In any case, crime in D.C. seems to be down sharply now that there are soldiers all over the place. Though the president may not have authority to put soldiers in other cities, many of them, like Chicago and Baltimore, could use similar treatment or else thousands more police officers on their streets and aggressive prosecution of the lesser crimes like shoplifting that are now condoned.

State government in Connecticut could hardly care less about crime. As long as the worst of it — the shootings, stabbings, and murders — is confined to the state’s cities, particularly Hartford, New Haven, and Bridgeport, the poverty factories — it’s all considered normal and largely avoidable by the middle and upper classes, who can stick to the suburbs.

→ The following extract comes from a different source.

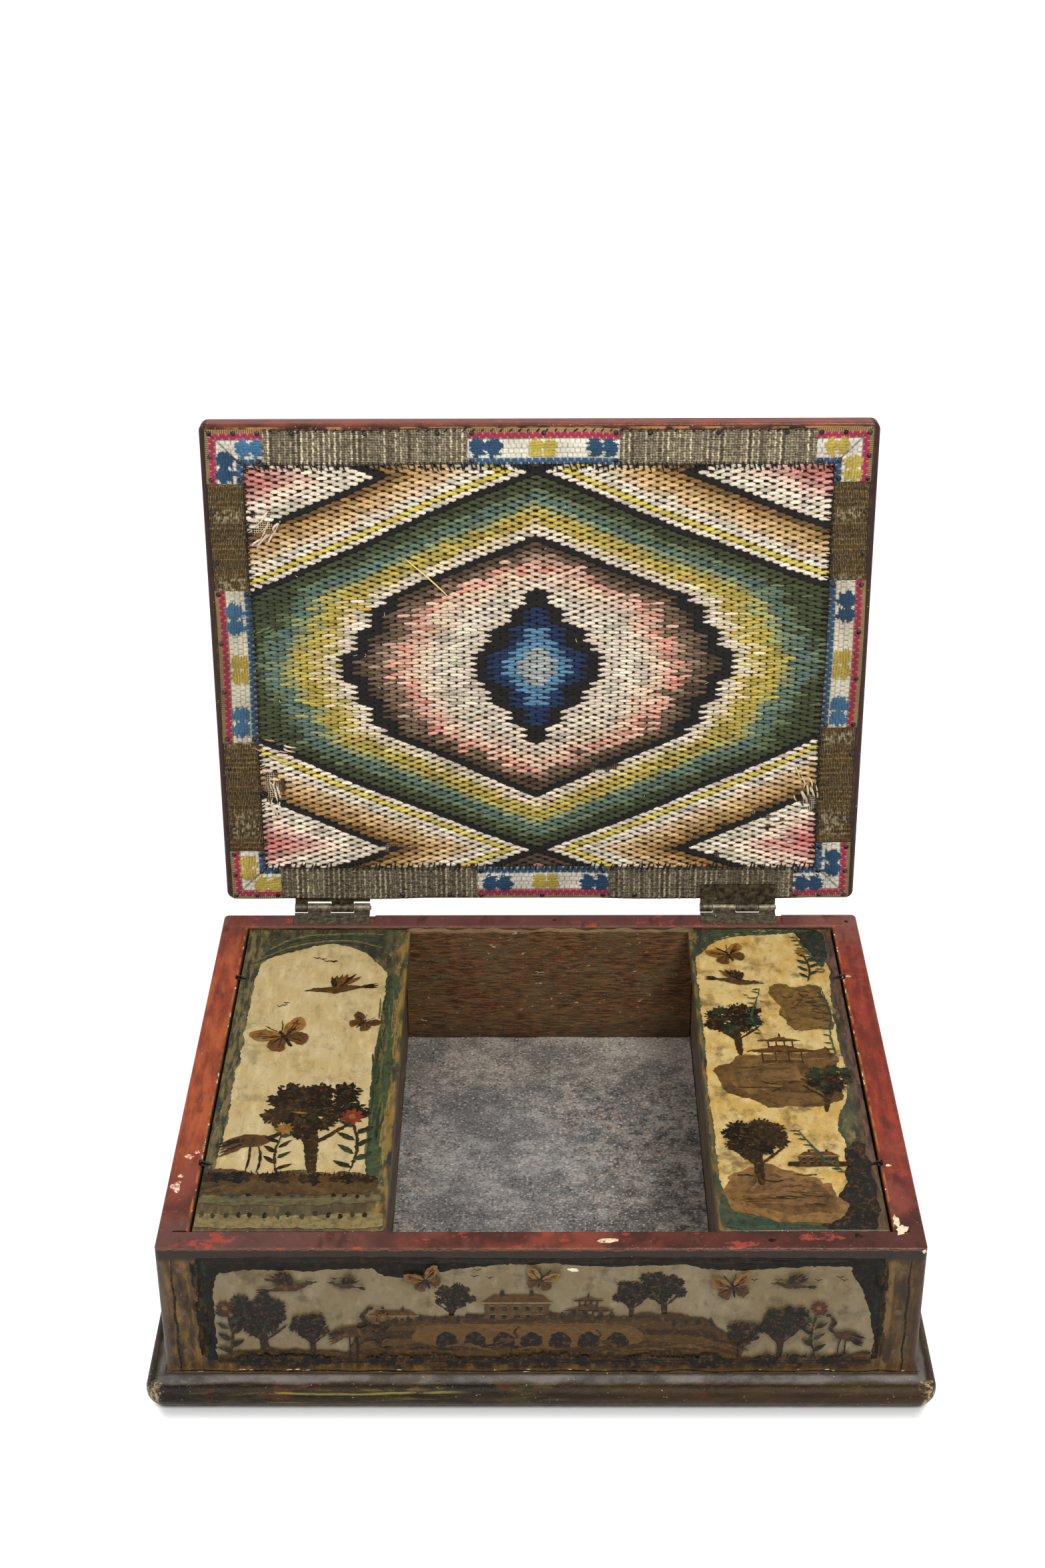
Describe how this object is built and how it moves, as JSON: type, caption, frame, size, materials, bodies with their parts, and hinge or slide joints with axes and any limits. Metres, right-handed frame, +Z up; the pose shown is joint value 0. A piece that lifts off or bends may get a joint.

Presiding over a poverty factory, New Haven Mayor Justin Elicker has an especially difficult job, since he feels obliged to express sympathy for victims and perpetrators alike while trying to persuade suburbanites that his city is still safe for them despite incidents like the two fatal shootings that occurred Aug. 25 next to the Yale University campus. Those murders unnerved students as the new college year began, reminding them that New Haven consists of two parallel and very different universes.

Responding to the murders, Mayor Elicker noted again that most criminal violence in New Haven involves people who know each other. That is, you’re perfectly safe in New Haven as long as you don’t know anyone there, or at least no one outside the Yale cocoon.

If you’re born into the underclass, born into a fatherless household, as so many children in the poverty factories are, state government would have you put your faith in ever more anti-poverty programs — free or heavily subsidized stuff, and in social promotion in school, during which you may feel better about yourself until you graduate from high school and find yourself qualified only for menial work or the dangerous trade in illegal drugs. (Connecticut’s purported legalization of marijuana has not eliminated that trade as was hoped.)

Of course that’s if you ever get to school and graduate in the first place. Chronic absenteeism is high in the poverty factories and was probably about to get higher in Bridgeport when the school board decided in April to save $4.6 million by eliminating bus service for 2,400 students, increasing by a half mile the distance students are obliged to walk to school.

The state Education Department, which has put Bridgeport schools under extra scrutiny because of their grotesque failure, intervened, locating extra money and apparently negotiating a better deal with the bus contractor than the school board made, allowing bus service to remain as it had been. But that won’t diminish chronic absenteeism. 

That problem, like most of the problems of the underclass in Connecticut, is mainly a matter of child neglect, a lack of parenting in households that can’t afford to take good care of their children or don’t try to. The less parenting, education, and job skills in society, the more policing will be needed. 

So awful as Trump may be, he is emphatically right about the cities, even if he doesn’t fully understand or care about why they got so bad, and his Democratic adversaries are not only wrong about the cities but the main perpetrators of their frightening decline.